> [INPUT RECORDS]:
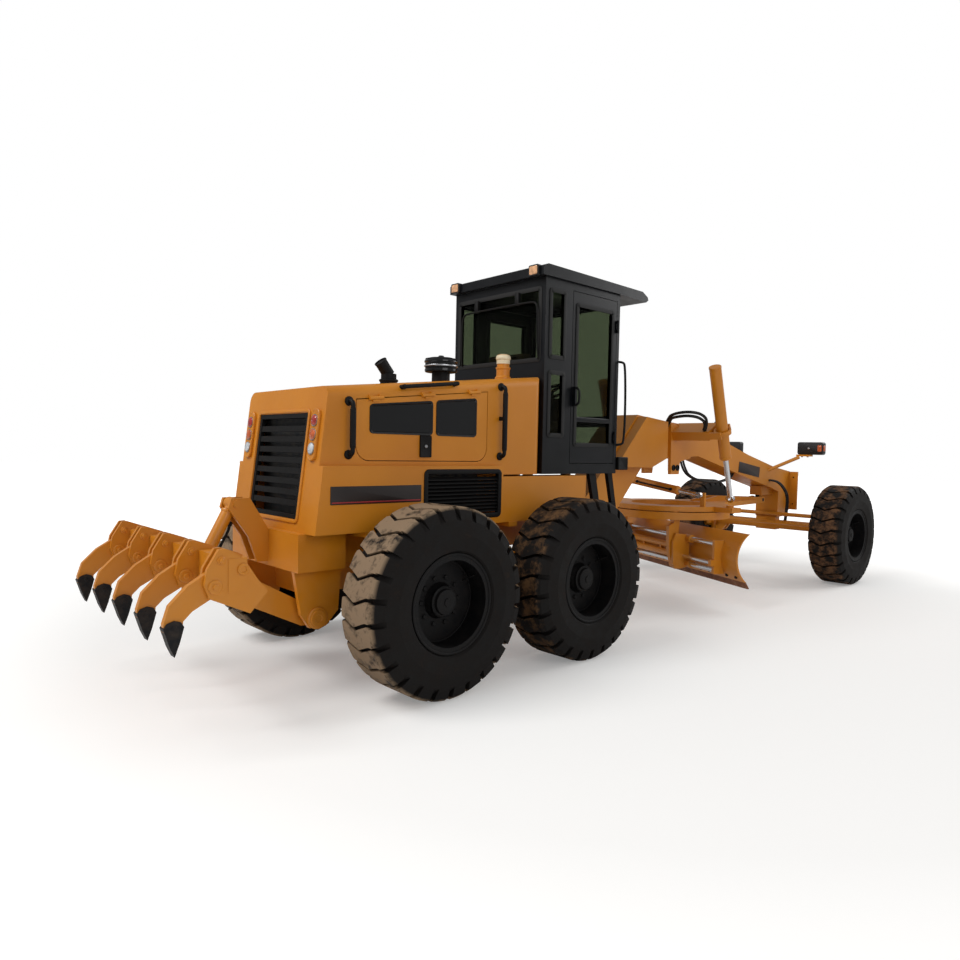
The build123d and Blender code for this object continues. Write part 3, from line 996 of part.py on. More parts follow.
with BuildPart() as ripper_frame:
    block(BEAM_X, (-beam_half, beam_half), BEAM_Z)
    for y in shank_ys:
        for side in SIDES:
            low, high = side_span(side, SHANK_HALF + SEAT_GAP, SHANK_HALF + 26)
            outline = END_PLATE if abs(y + low) > abs(shank_ys[0]) and abs(y + high) > abs(shank_ys[0]) else HOLDER_REAR
            plate_y(outline, y + low, y + high)
        block((-2420, BEAM_X[0]), (y - SHANK_HALF - SEAT_GAP, y + SHANK_HALF + SEAT_GAP), (700, 1200), Mode.SUBTRACT)
    for side in SIDES:
        plate_y(arm_outline, *side_span(side, ARM_IN, ARM_OUT))
        bar((pivot_x, side * ARM_IN, pivot_z), (pivot_x, side * ARM_OUT, pivot_z), 68)
        bar((pivot_x, side * (ARM_IN - 5), pivot_z), (pivot_x, side * (ARM_OUT + 5), pivot_z),
            RIPPER_PIN_R + RUNNING_GAP, Mode.SUBTRACT)
        plate_y([(BEAM_X[1] - 10, 885), (BEAM_X[1] - 10, 700), (rod_x + 45, 720), (rod_x + 45, 850), (BEAM_X[1] + 40, 900),
                 (BEAM_X[1], 900)],
                *side_span(side, 52, 74))
finish(ripper_frame.part, "ripper_frame")

SHANK = [(-2245, 1060), (-2343, 1022), (-2471, 944), (-2571, 844), (-2602, 745), (-2600, 700), (-2497, 700),
         (-2493, 748), (-2442, 798), (-2342, 852), (-2245, 895)]
TIP = [(-2606, 720), (-2585, 748), (-2544, 760), (-2508, 748), (-2491, 719), (-2516, 628), (-2543, 552), (-2570, 609)]
with BuildPart() as ripper_shanks:
    for y in shank_ys:
        plate_y(SHANK, y - SHANK_HALF, y + SHANK_HALF)
finish(ripper_shanks.part, "ripper_shanks")

with BuildPart() as ripper_tips:
    for y in shank_ys:
        plate_y(TIP, y - SHANK_HALF - 12, y + SHANK_HALF + 12)
        plate_y(SHANK, y - SHANK_HALF - SEAT_GAP, y + SHANK_HALF + SEAT_GAP, Mode.SUBTRACT)
finish(ripper_tips.part, "ripper_tips")

# Ripper cylinder
RIPPER_BARREL_R, RIPPER_BORE, RIPPER_ROD_R = 48, 36, 24
RIPPER_BARREL_LENGTH = 556
top_pin = (tower_x, 0, tower_z)
rod_pin = (rod_x, 0, rod_z)
with BuildPart() as ripper_barrel:
    bar((tower_x, -TOWER_IN + 6, tower_z), (tower_x, TOWER_IN - 6, tower_z), 46)
    bar(along(top_pin, rod_pin, 20), along(top_pin, rod_pin, 70), 34)
    bar(along(top_pin, rod_pin, 55), along(top_pin, rod_pin, RIPPER_BARREL_LENGTH), 45)
    bar(along(top_pin, rod_pin, 66), along(top_pin, rod_pin, RIPPER_BARREL_LENGTH - 28), RIPPER_BORE, Mode.SUBTRACT)
    bar(along(top_pin, rod_pin, 100), along(top_pin, rod_pin, RIPPER_BARREL_LENGTH + 5),
        RIPPER_ROD_R + RUNNING_GAP, Mode.SUBTRACT)
    bar((tower_x, -TOWER_IN, tower_z), (tower_x, TOWER_IN, tower_z), RIPPER_EYE_R + RUNNING_GAP, Mode.SUBTRACT)
finish(ripper_barrel.part, "ripper_barrel")

with BuildPart() as ripper_rod:
    bar(along(top_pin, rod_pin, 72), rod_pin, RIPPER_ROD_R)
    bar(along(top_pin, rod_pin, 72), along(top_pin, rod_pin, 90), RIPPER_BORE - RUNNING_GAP)
    bar((rod_x, -45, rod_z), (rod_x, 45, rod_z), 38)
finish(ripper_rod.part, "ripper_rod")
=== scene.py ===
import json
import math

import bpy
from mathutils import Matrix, Vector


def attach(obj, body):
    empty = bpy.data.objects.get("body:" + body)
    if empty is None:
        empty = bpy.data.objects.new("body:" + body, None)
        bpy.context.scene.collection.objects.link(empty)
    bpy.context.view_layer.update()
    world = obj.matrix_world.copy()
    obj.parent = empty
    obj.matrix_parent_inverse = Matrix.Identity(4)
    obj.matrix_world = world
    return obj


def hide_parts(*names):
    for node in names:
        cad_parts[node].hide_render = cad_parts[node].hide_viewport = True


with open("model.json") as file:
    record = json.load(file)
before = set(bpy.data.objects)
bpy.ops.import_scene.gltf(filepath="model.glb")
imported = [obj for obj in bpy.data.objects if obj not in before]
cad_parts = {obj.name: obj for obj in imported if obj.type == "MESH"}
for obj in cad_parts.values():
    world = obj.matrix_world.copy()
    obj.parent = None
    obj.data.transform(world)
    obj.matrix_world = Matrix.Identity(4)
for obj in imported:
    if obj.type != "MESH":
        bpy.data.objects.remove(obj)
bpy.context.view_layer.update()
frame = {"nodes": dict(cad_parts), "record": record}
SIDES = (-1, 1)  # right, left
SIDE_NAME = {-1: "right", 1: "left"}
RIGHT, BACK, AHEAD, DOWN = (0, -1, 0), (-1, 0, 0), (1, 0, 0), (0, 0, -1)
WHEELS = {"rear": -0.769, "middle": 0.769, "front": 6.500}  # place along the machine
WHEEL_Y, WHEEL_Z = 1.078, 0.680


# Materials: one function for each kind of finish on the machine

def linear(hex_colour):
    """An sRGB hex value as the linear colour that a shader socket takes."""
    parts = [int(hex_colour[i:i + 2], 16) / 255 for i in (1, 3, 5)]
    return tuple(c / 12.92 if c <= 0.04045 else ((c + 0.055) / 1.055) ** 2.4 for c in parts) + (1.0,)


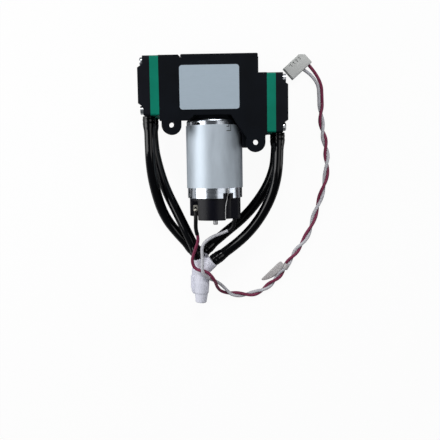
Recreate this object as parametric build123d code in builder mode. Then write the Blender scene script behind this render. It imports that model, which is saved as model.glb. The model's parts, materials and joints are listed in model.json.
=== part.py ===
from build123d import *
import os
from math import atan2, cos, degrees, pi, radians, sin, tan

os.makedirs("parts", exist_ok=True)

# Twin-head diaphragm vacuum pump, in millimetres. It lies on its back on z = 0.
# X runs from the left head to the right head, Y along the shaft away from the motor.
# The origin is on the back face, under the shaft, half way between the two rods.

# Heads: square in Y and Z, stepped along the shaft because their rods stand side by side
head_size = 38.0
head_step = 12.0
head_corner = 1.2
block_half = 34.7  # from the shaft axis to each diaphragm seat
valve_plate_t = 5.7
cover_t = 4.6
cover_rise = 3.3
rise_length = 22.6  # of the raised part of a cover, along Y
rise_slope = 2.3

# Crankcase moulding
front_t = 5.0  # front wall, which carries the ears
left_step = 13.9  # from the left head's face to the narrower part under the end cover
right_step = 5.4
cover_recess = 2.1  # end cover's seat below the top of the left head
motor_sink = 2.0  # motor's face below the underside of the left head
motor_wall_t = 3.2
front_drop = 3.5  # front wall's lower edge below the underside of the left head
window_drop = 0.3  # upper edge of the window over the motor
window_left = -12.4
window_right = 11.4
window_foot_inset = 3.7  # in from the right ear's hole
window_foot_drop = 6.3
gusset_drop = 8.8
gusset_t = 5.4
gusset_bite = 0.4  # how far the motor's clearance cuts into the gusset
moulding_r = 0.8
chamber_wall = 3.5  # between the crank chamber and the head's size
passage = (11.0, 18.0)  # rod passage, along Y and Z
bore_depth = 10.0
motor_seat_inset = 1.5

# Mounting ears
ear_inset = 7.5  # hole centre in from the diaphragm seat
ear_below = 6.35  # hole centre below the underside of its head
ear_r = 6.3
ear_hole_d = 3.4

# End cover over the crank chamber
end_cover_t = 2.4
end_cover_margin = 0.2
end_boss_r = 7.5
end_boss_l = 5.5
end_screw_inset = 4.2
end_screw_l = 9.0

# Rating label, left blank
label_size = (38.4, 28.1)
label_centre = (-2.2, 4.3)
label_corner = 1.9
label_t = 0.15

# M3 screws
m3_r = 1.5
pan_r = 2.8
pan_h = 2.1
csk_r = 2.8
csk_h = 1.3
cross_w = 0.7
cross_l = 3.0
cross_depth = 1.0
screw_inset = 3.5  # of the head screws, from the head's edge
screw_depth = 12.0  # into the crankcase
slip = 0.05  # radial play round screws, bushes and pressed rings

# Drive
throw = 1.3
shaft_d = 3.175
shaft_short = 1.9  # shaft end below the end cover's seat
shaft_stub = 4.2  # shaft end behind the motor's end cap
journal_d = 8.0
rod_side_gap = 1.1  # between a rod and the counterweight
counterweight_r = 11.5
hub_r = 6.2
rod_bearing = (16.0, 5.0)  # outer diameter and width
end_bearing = (9.525, 3.97)
ring_wall = 2.3
rod_web = 3.4
rod_flange_t = 2.0
rod_boss_r = 3.0
rod_boss_l = 8.0
running = 0.03  # radial running clearance

# Diaphragms and valves
rim_wall = 2.0  # of the head outside the diaphragm
rim_w = 3.0  # clamped rim of the diaphragm
rim_round = 0.4
diaphragm_t = 1.5
clamp_r = 8.0
clamp_t = 1.6
chamber_gap = 0.3  # over the clamp disc at top dead centre
valve_r = 3.6
valve_t = 0.6
valve_play = 0.5  # radial play of a valve in its pocket
valve_pocket_depth = 0.8
valve_stem_r = 0.8
valve_port_r = 0.6
valve_port_circle = 2.2
valve_ports = 6
gallery_margin = 1.3  # of a gallery outside the valve pocket
gallery_depth = 3.3
seal_margin = 0.6  # between a gallery and its seal
seal_w = 1.3
seal_t = 0.9
seal_web = 0.2  # half the web between the two seals

# Ports, hoses and Y-fittings
port_rise = 9.0  # port axes above and below the head's centre line
port_l = 7.4
port_bore_r = 1.3
barb_r = 2.0
barb_crest = 2.4
barb_count = 2
hose_d = 7.0
cuff_step = 0.65  # wall that a cuff adds
cuff_play = 0.1
cuff_l = 7.5
cuff_taper = 2.0
collar_step = 0.15  # of a fitting's collar outside the cuff
fitting_lift = 0.4  # of the lower fitting above the ground
fitting_gap = 0.2  # between the two fittings
left_arm = (6.0, 18.0)  # length of the collar and its angle from the trunk
right_arm = (8.0, 57.0)
trunk_l = 24.0
trunk_spigot_l = 8.0
trunk_spigot_r = 4.0
trunk_wide = 5.8
socket_r = 2.5
socket_l = 10.0
wye_bore_r = 1.4
inlet_spot = (-11.3, -118.0)
outlet_spot = (-16.3, -112.6)
outlet_wye_lean = 7.0

# Motor: lengths along the shaft, radii from the can's wall inwards
can_l = 52.5
can_t = 1.1
can_corner = 2.2
motor_boss_r = 6.5
motor_boss_h = 2.6
motor_screw_inset = 3.0  # screw centres in from the crank chamber's wall
sleeve_t = 0.475
sleeve_front = 4.4
sleeve_rear = 6.7
magnet_play = 0.3
magnet_t = 3.9
magnet_front = 9.0
magnet_rear = 13.5
magnet_gap = 9.0
air_gap = 0.7
core_front = 12.0
core_rear = 16.5
core_hub_r = 5.2
poles = 5
slot_lip = 1.5
slot_mouth = 1.6
end_turn = 4.0
commutator_r = 4.4
commutator_front = 10.0
commutator_l = 9.5
brush_t = 3.0
brush_h = 4.0
spring_room = 3.8  # between a brush and the wall of the cap's room
spring_inset = 1.0
cap_step = 1.2
cap_lip = 1.6
cap_l = 12.1
barrel_l = 14.7
block_l = 13.7  # of the cap's block over the right terminal
cap_wall = 4.1
cap_floor = 10.5
barrel_left_inset = 6.0
barrel_right_inset = 10.1
hood_rise = 13.6  # top of the block above the shaft axis
hood_inset = 1.1
hood_gap = 0.2
bush_r = 3.4
bush_l = 3.2
notch_x = (5.6, 12.2)
notch_depth = 3.4
cap_tab_w = 2.3
vent = (-9.9, 4.0, 1.45)  # across, behind the motor's face, and radius

# Terminals and leads
terminal_inset = 4.3
terminal_rise = 9.9
terminal_w = 3.2
terminal_t = 0.5
terminal_start = 4.5  # behind the can
terminal_l = 4.0
terminal_leg = 2.0
pocket_rise = 2.4
tail_w = 1.6
tail_l = 1.5
lead_d = 1.9
shrink_play = 0.05
shrink_t = 0.35
shrink_back = 1.1
flag_along = 46.0  # of the tape flag, from the start of the twisted stretch
flag_band_l = 5.0
flag_l = 22.0
flag_w = 4.4
flag_t = 0.3
lead_gap = 2.0  # between the two leads where they join their twisted stretch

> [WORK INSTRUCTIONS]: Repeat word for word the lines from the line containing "obj.parent = None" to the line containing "# Materials: one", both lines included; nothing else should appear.

> [ANSWER TO THE TASK]:
    obj.parent = None
    obj.data.transform(world)
    obj.matrix_world = Matrix.Identity(4)
for obj in imported:
    if obj.type != "MESH":
        bpy.data.objects.remove(obj)
bpy.context.view_layer.update()
frame = {"nodes": dict(cad_parts), "record": record}
SIDES = (-1, 1)  # right, left
SIDE_NAME = {-1: "right", 1: "left"}
RIGHT, BACK, AHEAD, DOWN = (0, -1, 0), (-1, 0, 0), (1, 0, 0), (0, 0, -1)
WHEELS = {"rear": -0.769, "middle": 0.769, "front": 6.500}  # place along the machine
WHEEL_Y, WHEEL_Z = 1.078, 0.680


# Materials: one function for each kind of finish on the machine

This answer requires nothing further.